● PROBLEM TO SOLVE:
Return only the lines from the top of the material through the line marked by "a pale cloth.", unaltered.

* begin *

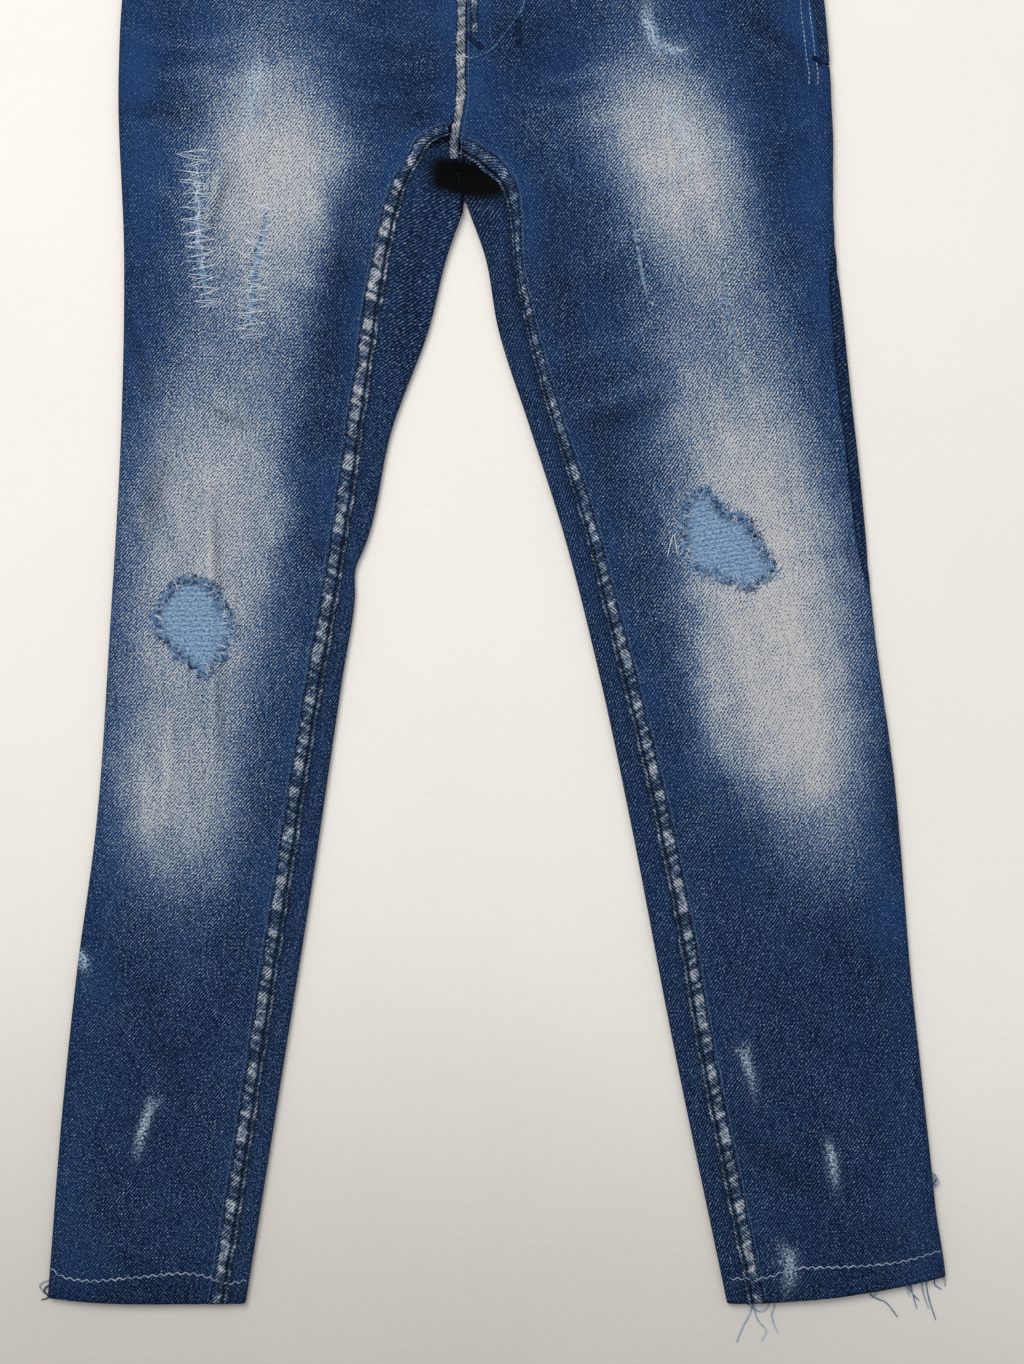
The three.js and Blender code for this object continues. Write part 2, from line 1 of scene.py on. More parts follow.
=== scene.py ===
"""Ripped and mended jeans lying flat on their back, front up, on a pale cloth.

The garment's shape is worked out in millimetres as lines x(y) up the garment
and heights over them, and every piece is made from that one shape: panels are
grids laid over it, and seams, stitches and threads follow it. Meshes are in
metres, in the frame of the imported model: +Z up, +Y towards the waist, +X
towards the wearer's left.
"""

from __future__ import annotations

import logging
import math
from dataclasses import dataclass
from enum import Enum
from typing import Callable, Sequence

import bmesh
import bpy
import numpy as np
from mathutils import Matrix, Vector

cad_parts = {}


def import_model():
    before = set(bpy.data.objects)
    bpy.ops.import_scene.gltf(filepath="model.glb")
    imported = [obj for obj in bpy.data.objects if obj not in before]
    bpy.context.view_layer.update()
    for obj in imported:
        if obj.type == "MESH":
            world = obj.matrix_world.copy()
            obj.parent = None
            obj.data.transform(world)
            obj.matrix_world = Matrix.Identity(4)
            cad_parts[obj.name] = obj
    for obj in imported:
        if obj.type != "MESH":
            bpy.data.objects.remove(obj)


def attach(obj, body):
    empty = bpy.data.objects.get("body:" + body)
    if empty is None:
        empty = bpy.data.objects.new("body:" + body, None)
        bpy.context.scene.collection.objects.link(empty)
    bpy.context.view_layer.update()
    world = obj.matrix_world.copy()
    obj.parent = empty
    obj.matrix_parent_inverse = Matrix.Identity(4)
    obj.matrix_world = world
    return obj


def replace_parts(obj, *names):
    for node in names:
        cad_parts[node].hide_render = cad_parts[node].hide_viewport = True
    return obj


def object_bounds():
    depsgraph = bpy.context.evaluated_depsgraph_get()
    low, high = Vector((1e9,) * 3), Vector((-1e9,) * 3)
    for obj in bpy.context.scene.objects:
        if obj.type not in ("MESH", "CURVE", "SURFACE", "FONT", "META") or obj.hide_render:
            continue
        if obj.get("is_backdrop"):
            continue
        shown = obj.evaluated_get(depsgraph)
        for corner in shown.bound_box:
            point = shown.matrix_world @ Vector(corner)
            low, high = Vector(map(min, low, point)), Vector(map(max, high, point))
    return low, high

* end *

● SOLUTION TO THIS TASK:
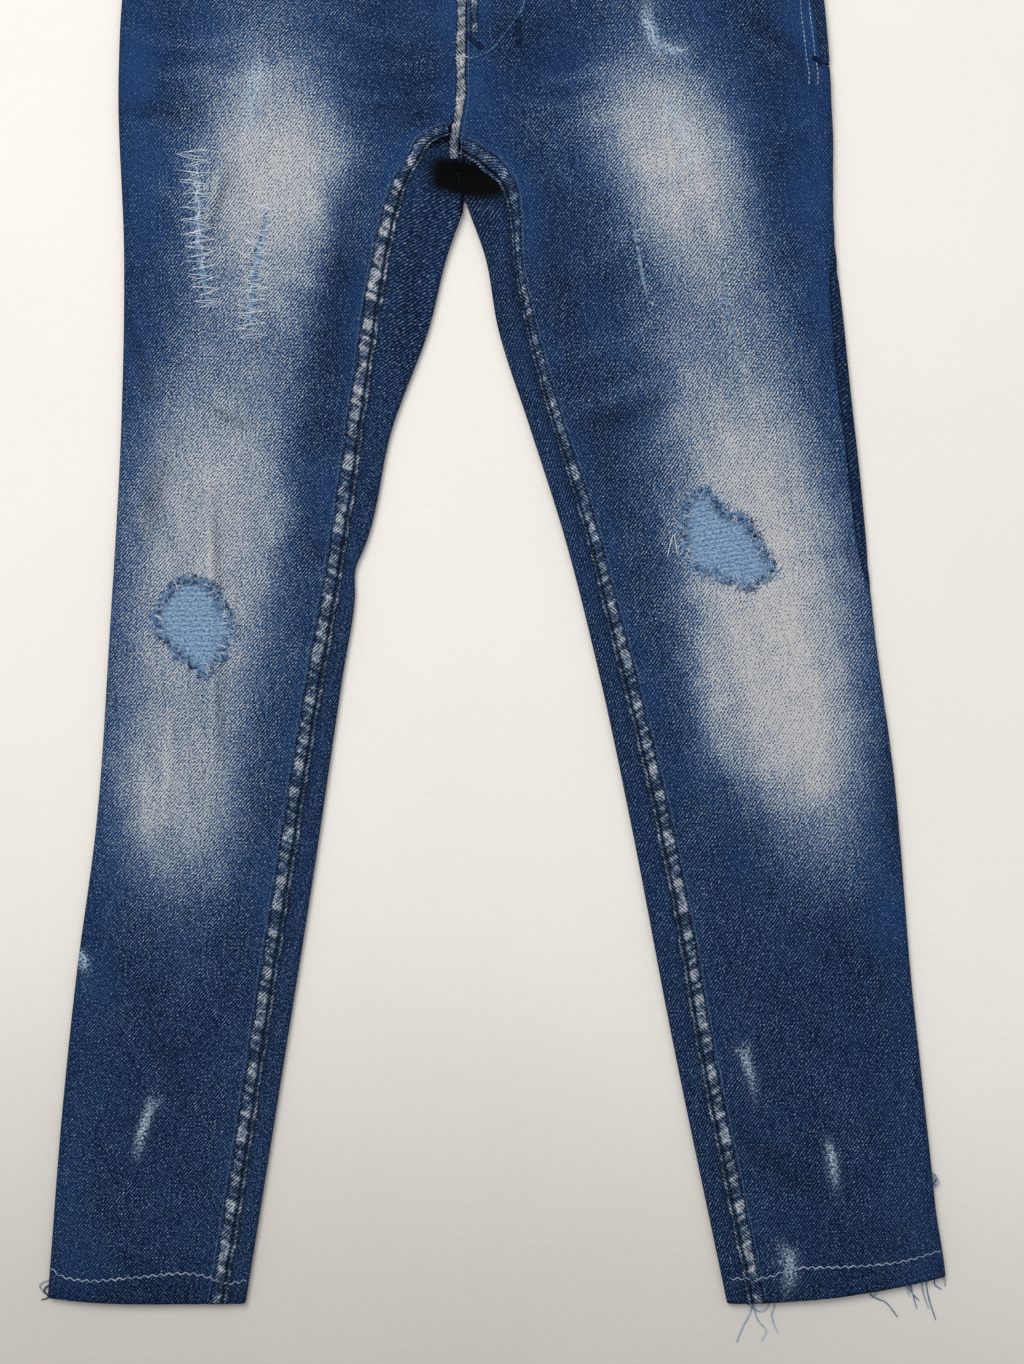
The three.js and Blender code for this object continues. Write part 2, from line 1 of scene.py on. More parts follow.
=== scene.py ===
"""Ripped and mended jeans lying flat on their back, front up, on a pale cloth.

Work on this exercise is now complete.